Transnet CEO Maria Ramos hopes the transfer of national carrier South African Airways (SAA) to the government will be complete by March next year.
Speaking at the announcement of Transnet’s results in Johannesburg on Monday, Ramos said a joint team with representatives from Transnet, SAA and the Department of Public Enterprises is working on an exit strategy for the airline.
The transfer for SAA to become a separate operating entity under the control of the government will, however, require the creation of a separate parliamentary SAA Bill, she said.
Transnet chief financial officer Chris Wells said the performance of SAA over the past year has seen “a big turnaround and the better management of operations”.

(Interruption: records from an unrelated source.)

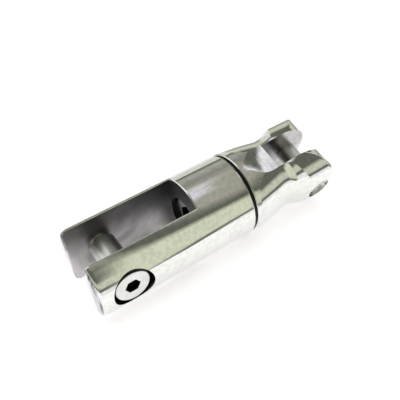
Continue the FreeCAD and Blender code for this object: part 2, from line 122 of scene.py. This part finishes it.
def ramp(tree, factor, stops):
    """A colour ramp from (position, colour) stops."""
    socket = add(tree, "ValToRGB", inputs={"Fac": factor})
    elements = socket.node.color_ramp.elements
    while len(elements) < len(stops):
        elements.new(0.5)
    for element, (position, colour) in zip(elements, stops):
        element.position = position
        element.color = (*colour, 1)
    return socket


def maths(tree, operation, first, second=0.0):
    return add(tree, "Math", {"operation": operation}, {0: first, 1: second})


def smooth(tree, value, start, end):
    """Eases from 0 at the start to 1 at the end, which may be the lower of the two."""
    return add(tree, "MapRange", {"interpolation_type": "SMOOTHSTEP"}, {
        "Value": value, "From Min": start, "From Max": end})


def spread(tree, value, low, high):
    """Takes a 0 to 1 value to the range from low to high."""
    return add(tree, "MapRange", inputs={"Value": value, "To Min": low, "To Max": high})


# ---- studio ----

PAPER_MARGIN = 50 * MM
FLOOR_SIDE = 6.0
WHITE = (1.0, 1.0, 1.0)
# What the steel sees round it beyond the paper: a simple room whose walls are level bands, each
# (from elevation, to elevation, colour) in degrees from the horizon, fading into the next.
PAPER = (1.00, 1.00, 1.01)
RAIL = (0.16, 0.17, 0.14)
GREY_RAIL = (0.30, 0.30, 0.27)
PALE_GREEN = (0.74, 0.78, 0.60)
CREAM = (0.66, 0.67, 0.55)
PALE_GREY = (0.77, 0.78, 0.71)
HALF_SHADE = (0.45, 0.45, 0.39)
SHELVES = (0.14, 0.15, 0.12)
CEILING = (0.43, 0.42, 0.35)
NEAR_WALL = [
    (-90, -24, PAPER),
    (-21, -18, RAIL),
    (-12, 24, PALE_GREEN),
    (36, 44, SHELVES),
    (64, 90, CEILING),
]
FAR_WALL = [
    (-90, -20, PAPER),
    (-2, 11, PALE_GREY),
    (15, 17, RAIL),
    (24, 30, HALF_SHADE),
    (42, 46, GREY_RAIL),
    (58, 90, CEILING),
]
# The walls at both ends of the room, on the near and the far side.
NEAR_END_WALL = [
    (-90, -13, PAPER),
    (-10, -6, RAIL),
    (-2, 9, CREAM),
    (17, 44, SHELVES),
    (58, 90, CEILING),
]
FAR_END_WALL = [
    (-90, -48, PAPER),
    (-42, -37, GREY_RAIL),
    (-32, -18, PALE_GREY),
    (-12, -10, GREY_RAIL),
    (0, 10, CREAM),
    (18, 56, SHELVES),
    (68, 90, CEILING),
]
# Lamps, as directions from the object:
# (x from, x to, y from, y to, softness in x, softness in y, colour)
LAMPS = [
    (0.29, 0.40, -0.12, 0.32, 0.06, 0.24, (0.90, 0.88, 0.97)),
    (0.48, 0.95, -0.10, 0.17, 0.04, 0.025, (1.05, 1.04, 1.10)),
]
# The window lies to the left and behind: where its edges fade, along X and along Y.
WINDOW = (1.15, 1.16, 1.14)
WINDOW_X = (0.05, -0.15)
WINDOW_Y = (0.2, 0.4)
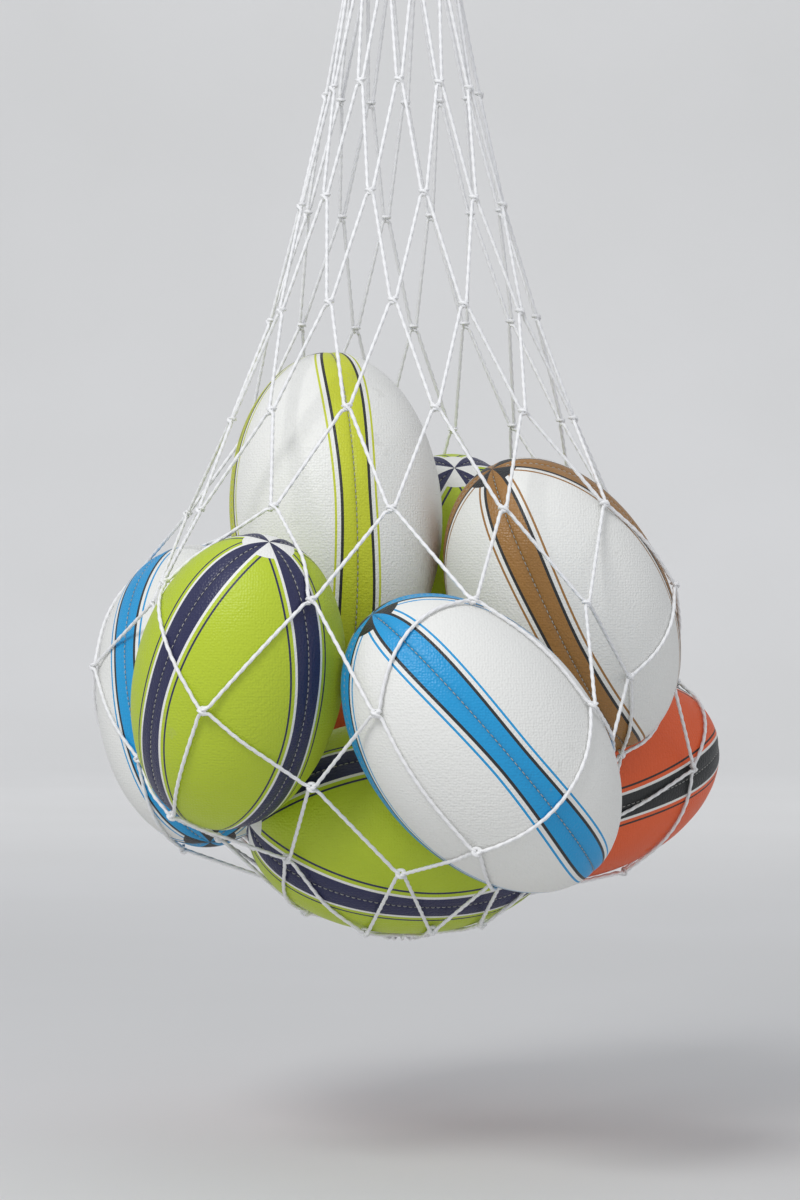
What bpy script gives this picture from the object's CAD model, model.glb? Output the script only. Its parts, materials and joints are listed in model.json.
import json
import math

import bpy
import numpy as np
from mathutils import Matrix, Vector


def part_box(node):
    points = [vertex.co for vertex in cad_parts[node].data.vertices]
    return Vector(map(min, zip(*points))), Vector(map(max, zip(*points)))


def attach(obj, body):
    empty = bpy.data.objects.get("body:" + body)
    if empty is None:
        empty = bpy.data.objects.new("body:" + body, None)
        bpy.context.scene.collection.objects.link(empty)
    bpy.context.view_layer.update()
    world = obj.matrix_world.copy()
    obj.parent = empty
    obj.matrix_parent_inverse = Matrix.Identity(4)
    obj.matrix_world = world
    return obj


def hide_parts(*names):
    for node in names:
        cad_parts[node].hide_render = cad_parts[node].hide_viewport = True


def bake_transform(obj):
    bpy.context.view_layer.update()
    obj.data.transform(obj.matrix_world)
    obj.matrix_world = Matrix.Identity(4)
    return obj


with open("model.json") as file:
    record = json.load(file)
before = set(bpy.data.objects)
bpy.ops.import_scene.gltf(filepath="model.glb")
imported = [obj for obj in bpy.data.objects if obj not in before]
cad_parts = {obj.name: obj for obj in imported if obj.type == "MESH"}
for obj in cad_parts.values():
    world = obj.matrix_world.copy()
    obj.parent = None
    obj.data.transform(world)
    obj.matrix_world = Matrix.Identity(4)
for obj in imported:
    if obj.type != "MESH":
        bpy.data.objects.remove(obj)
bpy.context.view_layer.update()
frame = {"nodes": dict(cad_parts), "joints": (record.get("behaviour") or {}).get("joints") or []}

MM = 0.001

# ---- camera, floor and light -------------------------------------------------------------

CAMERA_DISTANCE = 3.0
CAMERA_RISE = 0.3080        # above the foot of the bag
CAMERA_SHIFT = (-0.002, -0.039)
VIEW_HEIGHT = 1.08          # what the picture takes in at the distance of the bag, top to bottom
SENSOR = 36.0
FLOOR_DROP = 0.20           # from the foot of the bag to the floor


def make_camera():
    """A level camera in front of the bag. The gathered mouth is above its view."""
    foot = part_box("foot_cord")[0]
    hook = sum(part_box("hang_loop"), Vector()) / 2
    cam = bpy.data.objects.new("camera", bpy.data.cameras.new("camera"))
    bpy.context.scene.collection.objects.link(cam)
    cam.data.sensor_width = SENSOR
    cam.data.lens = SENSOR * CAMERA_DISTANCE / VIEW_HEIGHT
    cam.location = (hook.x + CAMERA_SHIFT[0], -CAMERA_DISTANCE + CAMERA_SHIFT[1], foot.z + CAMERA_RISE)
    cam.rotation_euler = (math.radians(90), 0, 0)
    bpy.context.scene.camera = cam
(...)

SAA’s turnover has increased by 6,7% for the financial year ended March 31, to R9,35-million in operating profit, which is mainly due to operational effectiveness, according to Wells.
Expenditure increased 2% on last year.
Wells said the results were particularly pleasing “given the strengthening of the rand and the increase in fuel prices during the year”.
The closure of the SAA hedge book and removal of embedded derivatives has been completed at a cost of more than R6-billion to Transnet.
“SAA’s fortunes have improved,” Ramos said, and of the R4-billion loan granted to SAA for recapitalisation, R1,6-billion will be repaid to Transnet as projects have been revalued at R2,4-billion.
“Until SAA is unbundled, we will stand by it financially and act as a bank to them,” Wells added.
As part of its disinvestments strategy and transfer of non-core assets, Transnet announced it will transfer its holdings in Equity Aviation, in which it owns a 49% stake; V&A Waterfront Holdings, in which it has a 26% stake; Metrorail; Shosholoza Meyl; and Transnet Housing, among others.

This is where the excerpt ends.